Records with modeling code:
** START **

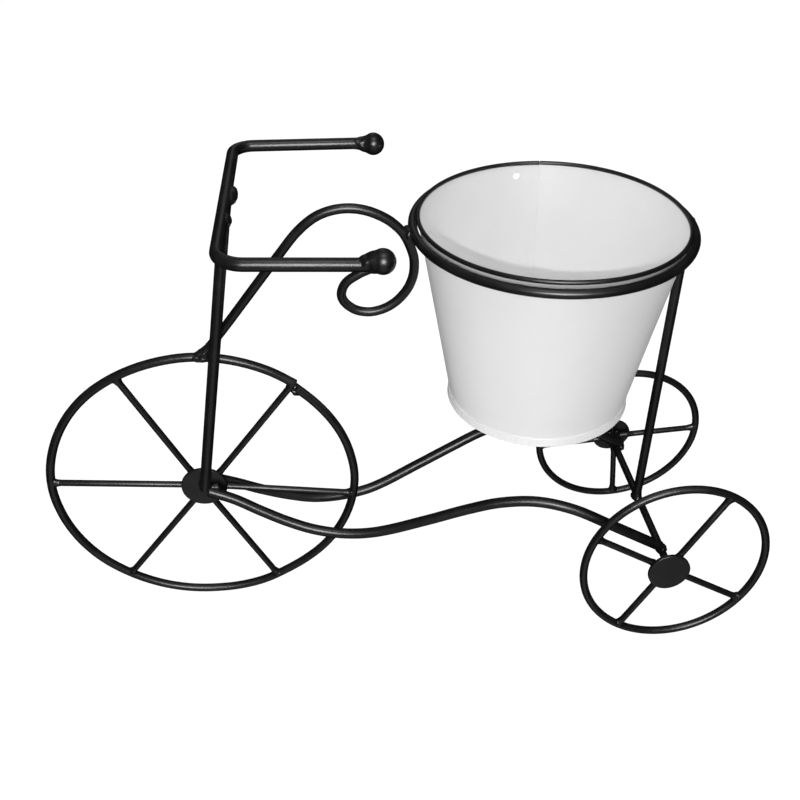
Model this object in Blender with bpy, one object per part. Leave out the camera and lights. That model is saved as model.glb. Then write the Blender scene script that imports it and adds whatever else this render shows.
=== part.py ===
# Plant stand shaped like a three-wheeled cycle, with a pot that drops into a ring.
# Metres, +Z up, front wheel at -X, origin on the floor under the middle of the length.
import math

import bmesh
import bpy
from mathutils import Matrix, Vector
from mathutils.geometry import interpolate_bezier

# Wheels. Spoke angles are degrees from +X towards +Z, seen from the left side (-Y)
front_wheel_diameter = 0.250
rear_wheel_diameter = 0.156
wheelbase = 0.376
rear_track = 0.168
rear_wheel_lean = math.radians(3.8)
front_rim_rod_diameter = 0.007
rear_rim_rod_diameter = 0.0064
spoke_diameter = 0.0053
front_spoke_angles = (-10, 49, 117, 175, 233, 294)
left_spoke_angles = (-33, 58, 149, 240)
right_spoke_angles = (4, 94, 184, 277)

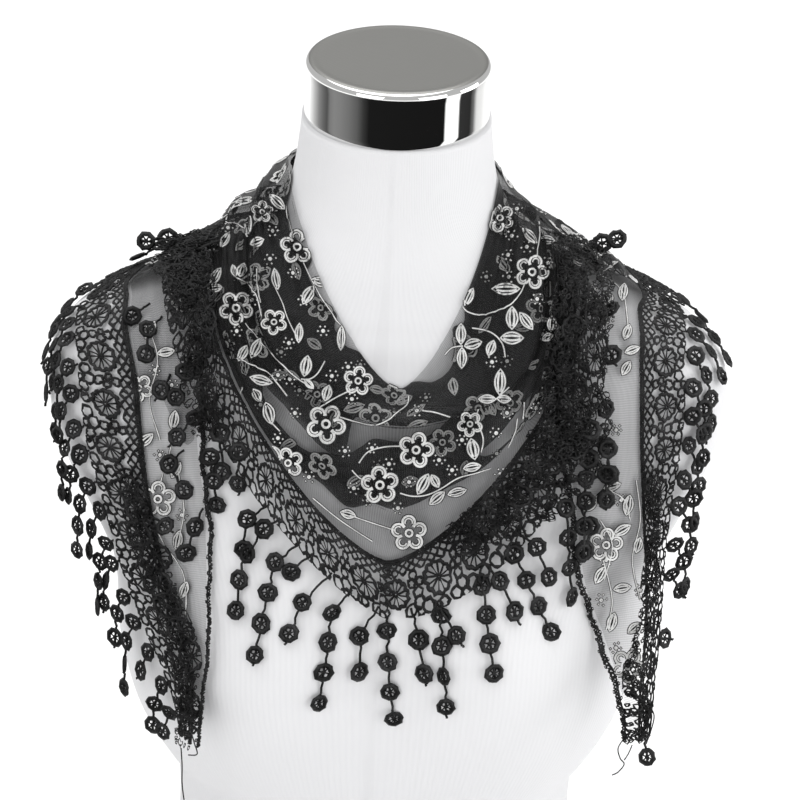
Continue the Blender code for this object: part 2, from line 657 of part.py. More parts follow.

** END **

**EXERCISE BRIEF**
Repeat the records above exactly, leaving none out.

**EXERCISE RESULT**
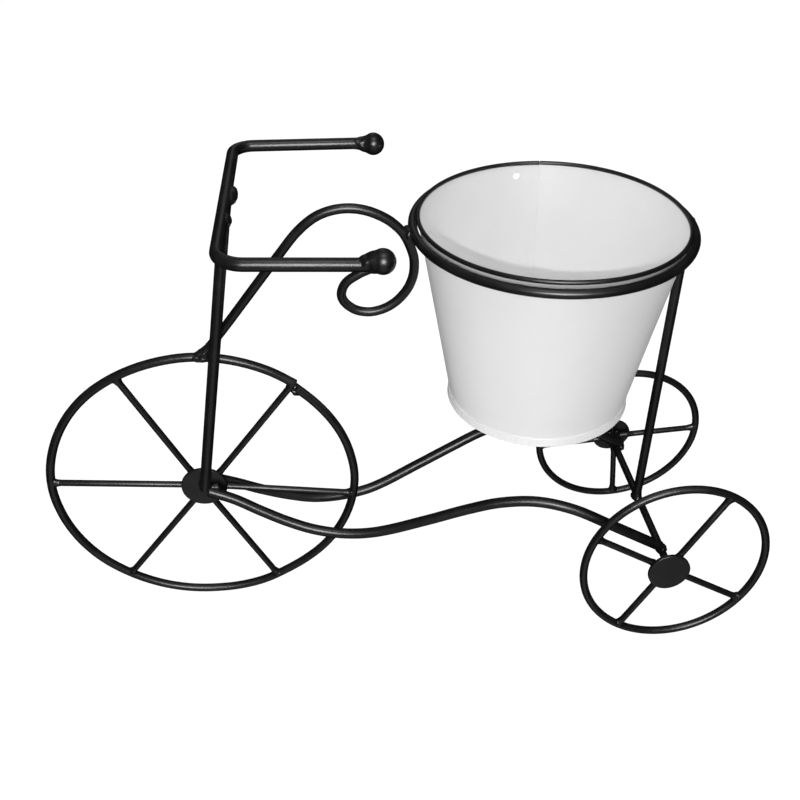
Model this object in Blender with bpy, one object per part. Leave out the camera and lights. That model is saved as model.glb. Then write the Blender scene script that imports it and adds whatever else this render shows.
=== part.py ===
# Plant stand shaped like a three-wheeled cycle, with a pot that drops into a ring.
# Metres, +Z up, front wheel at -X, origin on the floor under the middle of the length.
import math

import bmesh
import bpy
from mathutils import Matrix, Vector
from mathutils.geometry import interpolate_bezier

# Wheels. Spoke angles are degrees from +X towards +Z, seen from the left side (-Y)
front_wheel_diameter = 0.250
rear_wheel_diameter = 0.156
wheelbase = 0.376
rear_track = 0.168
rear_wheel_lean = math.radians(3.8)
front_rim_rod_diameter = 0.007
rear_rim_rod_diameter = 0.0064
spoke_diameter = 0.0053
front_spoke_angles = (-10, 49, 117, 175, 233, 294)
left_spoke_angles = (-33, 58, 149, 240)
right_spoke_angles = (4, 94, 184, 277)

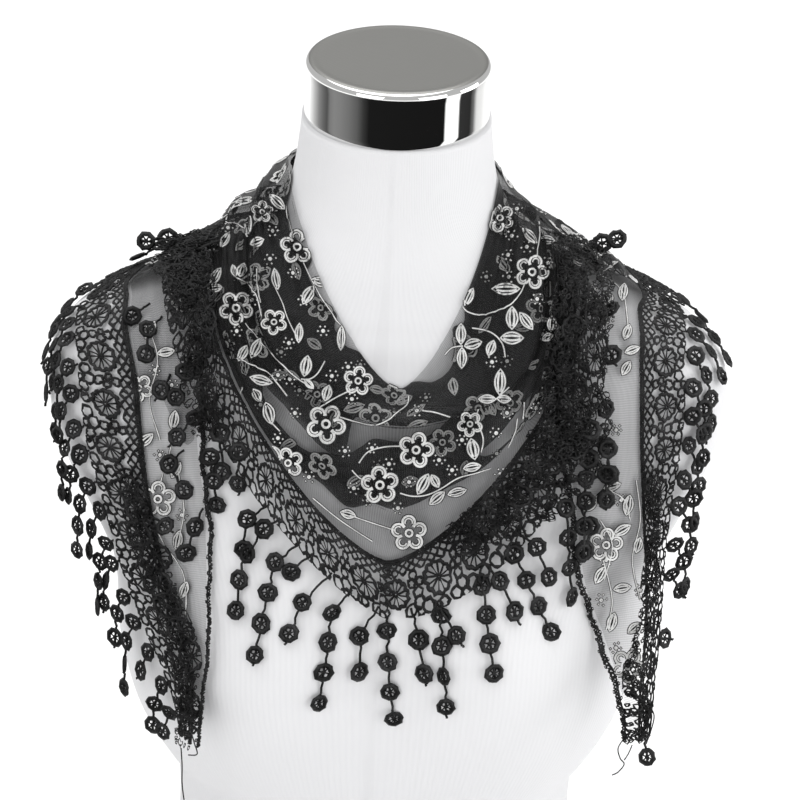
Continue the Blender code for this object: part 2, from line 657 of part.py. More parts follow.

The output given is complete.